After all the hikes hit, the cost of the average big six standard on typical use paying by direct debit will be £1,194/year, up from £1,137/year - a £57 hike and 4.7% higher than it was pre-hikes.

Including E.on's backdoor rise earlier this year - scrapping dual-fuel and paperless discounts from all its tariffs - which added £30/year to its standard tariff, average big six prices have increased by £62/year - up 5.5%.

Big 6 Standard Tariff comparison

Supplier New standard tariff Old standard tariff Percentage increase Takes effect from
Npower 1,230 1,166 5.5 Sunday 17 June
Scottish Power 1,211 1,148 5.5 Friday 1 June
E.on 1,208 1,153 4.8 Thursday 16 August
SSE 1,196 1,109 7.8 (i) Wednesday 11 July
EDF 1,158 1,142 1.4 Thursday 7 June
British Gas 1,161 1,101 5.5 Tuesday 29 May
Average 1,194 1,137 4.8 -
Based on calculations from regulator Ofgem for medium usage. All tariffs assume dual fuel and monthly direct debit.†(i) Includes the removal of the £6 per fuel annual paperless discount.

What does E.on say?

Michael Lewis, Chief Executive of E.on UK, said: "We had hoped that by making the structural changes we made earlier this year, impacting bills by around £22 a year, we could avoid an increase in our unit price. Those changes applied to all tariffs, not just our standard variable tariff, and reflected cost changes as we saw them at the time as well as bringing our tariff structure in line with most of the market.
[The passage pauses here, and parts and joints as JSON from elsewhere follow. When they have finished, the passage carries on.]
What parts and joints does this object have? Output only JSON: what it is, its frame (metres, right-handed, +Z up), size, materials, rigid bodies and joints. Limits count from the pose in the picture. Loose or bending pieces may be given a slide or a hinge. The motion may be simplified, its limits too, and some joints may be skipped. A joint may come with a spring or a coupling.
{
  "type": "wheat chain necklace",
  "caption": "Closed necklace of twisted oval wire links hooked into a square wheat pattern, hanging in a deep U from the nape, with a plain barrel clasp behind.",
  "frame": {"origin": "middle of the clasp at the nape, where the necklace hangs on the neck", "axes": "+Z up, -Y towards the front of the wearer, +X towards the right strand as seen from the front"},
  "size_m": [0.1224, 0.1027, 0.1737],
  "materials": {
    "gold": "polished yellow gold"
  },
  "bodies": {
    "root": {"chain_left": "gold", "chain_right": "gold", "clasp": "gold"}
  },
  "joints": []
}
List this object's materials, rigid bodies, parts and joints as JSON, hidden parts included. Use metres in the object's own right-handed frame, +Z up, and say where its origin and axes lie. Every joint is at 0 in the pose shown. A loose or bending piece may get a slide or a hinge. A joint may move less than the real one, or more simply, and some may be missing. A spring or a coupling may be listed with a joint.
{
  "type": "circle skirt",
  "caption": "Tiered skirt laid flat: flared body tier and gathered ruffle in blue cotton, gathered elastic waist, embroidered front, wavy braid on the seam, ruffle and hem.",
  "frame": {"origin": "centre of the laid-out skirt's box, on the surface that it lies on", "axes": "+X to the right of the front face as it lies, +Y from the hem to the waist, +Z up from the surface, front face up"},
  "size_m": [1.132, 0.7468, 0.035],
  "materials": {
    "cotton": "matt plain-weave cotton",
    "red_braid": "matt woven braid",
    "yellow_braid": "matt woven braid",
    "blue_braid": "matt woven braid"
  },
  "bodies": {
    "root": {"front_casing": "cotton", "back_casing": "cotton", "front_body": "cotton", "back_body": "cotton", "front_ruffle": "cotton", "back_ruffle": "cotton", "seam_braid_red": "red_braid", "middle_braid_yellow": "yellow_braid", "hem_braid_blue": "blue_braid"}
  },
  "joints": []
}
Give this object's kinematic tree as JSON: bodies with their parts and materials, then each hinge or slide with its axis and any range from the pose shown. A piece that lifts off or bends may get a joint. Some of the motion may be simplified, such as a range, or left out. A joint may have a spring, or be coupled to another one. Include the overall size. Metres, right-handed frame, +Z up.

"However, as was seen in relation to the increases in the regulated prepayment cap in April, a number of costs have risen quite sharply and in particular we've experienced a hike in the price we have to pay for the energy our customers need, partly driven by the Beast from the East and extreme weather conditions experienced earlier this year. Through advanced purchases we had been able to shield our customers from some, but not all, of this impact.

"We'll continue proactively to tell customers about the different tariffs on offer and encourage them to move to those tariffs, as well as promoting the different services that can potentially help bring their bills down such as a smart meter, a more efficient boiler or better insulation."